Sunday, April 8, 2007

I'm a tool of the patriarchy

Via this thread, I find that many (but not all) patriarchy-blamers believe it's immoral to have sexual fantasies about someone without their consent. Since it's usually creepy and inappropriate to ask a person's permission to fantasize about them ("Hi there, Mr. Barista. I was just wondering..."), this is effectively a rule against sexual fantasies about people you're not already intimate with. Most blamers think it's OK to fantasize about fictional characters, although I find the line to be rather blurry. Is Captain Jack Sparrow, as played by Johnny Depp, a real person or a fictional one? What about the fictional Alcibaides in The Symposium, who's based on a real political figure? Does the answer change if the person fantasizing has just watched a theatrical adaptation of The Symposium where the guy who played Alcibaides was totally hot?

I don't think that it's inherently wrong or immoral to fantasize about a real person. Rape fantasies are problematic on a whole bunch of levels, but I don't think that most men fantasize about rape. Certainly not most of the men I'm willing to interact with on a human level. I don't want to defend male entitlement either, and I realize that male entitlement can be played out in sexual fantasy. But there, the problem isn't that the guy is thinking about sex. The problem is that he's failing to think about women as human beings. Plenty of men are happy to treat women badly whether or not they're thinking about sex, so I'm just not convinced that sex is the special element here.

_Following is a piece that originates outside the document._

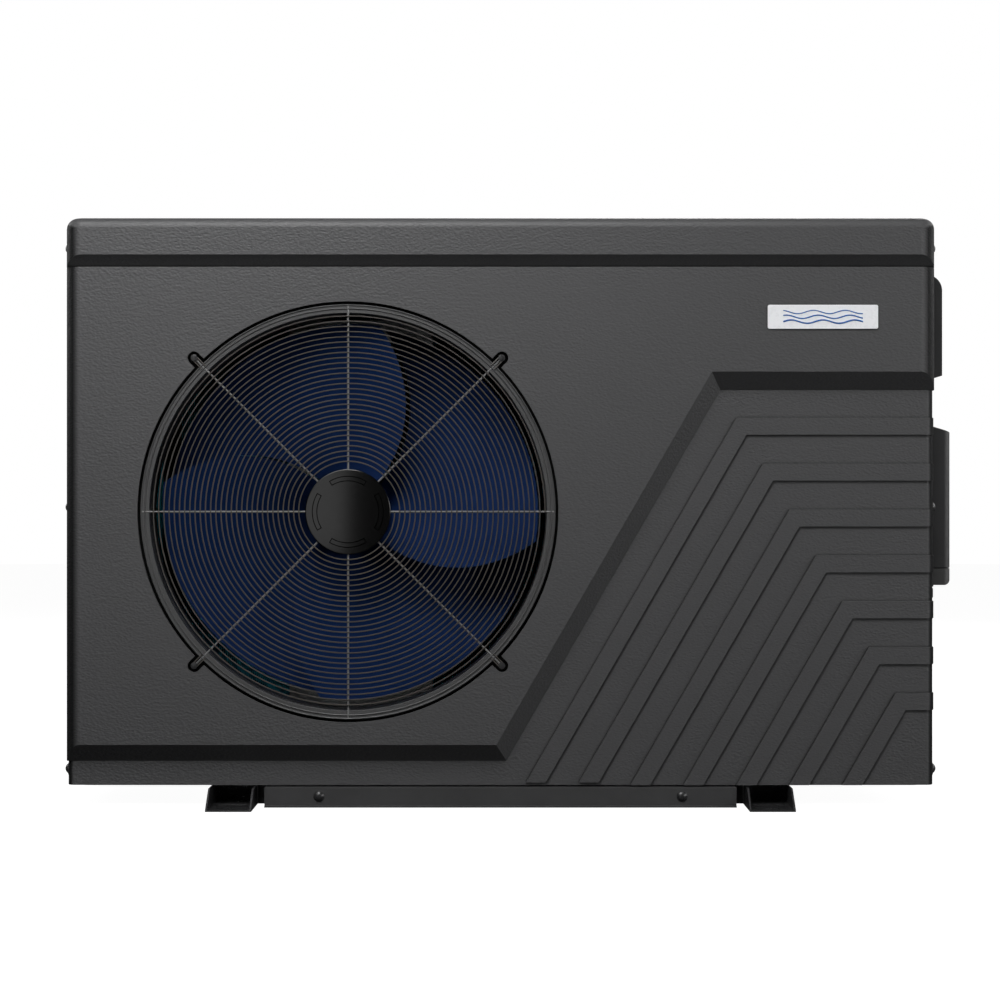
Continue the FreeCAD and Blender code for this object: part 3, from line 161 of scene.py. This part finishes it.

A lot of people seem to have a problem with situations where X fantasizes about Y doing things that Y would hate in real life. I don't think that's inherently bad (although it can be bad for other reasons, if X's fantasies are violent or sexist). Fag hag that I am, I've got a vested interest in approving of fantasies that the fantasizee wouldn't enjoy in real life. But I'm equitable; if one of my male friends likes to fantasize about, say, me enjoying missionary position intercourse, he's more than welcome. He'd better not ask me repeatedly to help him fulfill his desires (duh!), but he's welcome to fill the inside of his head in whatever way he sees fit. His lack of creativity may be unfortunate, but it's his problem, not mine. We can both be glad we're not telepathic.

Apropos of some of the later comments, I'm one of those weird people who fantasizes about food. I often daydream about what I'd like to cook, and how it would taste to combine ingredient X with ingredient Y. I'd feel really bad for somebody who could only fantasize about pre-made cheeseburgers, but I wouldn't condemn them morally.

Well, let's see if anybody from IBTP thinks I'm worth ripping to shreds. (That is NOT an invitation.)

2 comments:

belledame222 said...

I used to worry about that in, like, junior high. Angst over budding lesbianism was a part of it, of course. but you know: it's RUDE to fantasize about someone else that you actually know, sexually, I think that was how it went. something. hard to recall, it was a good twenty years ago.

as far as i remember, though, fantasizing about someone i know being ripped apart by roving wolverines was never particularly verboted. not that i knew from wolverines, or roving, or was -that- hostile. just saying.

P. Burke said...

Wow belledamme222, way to put it more bluntly and trenchantly than I did. I'm a bit abashed.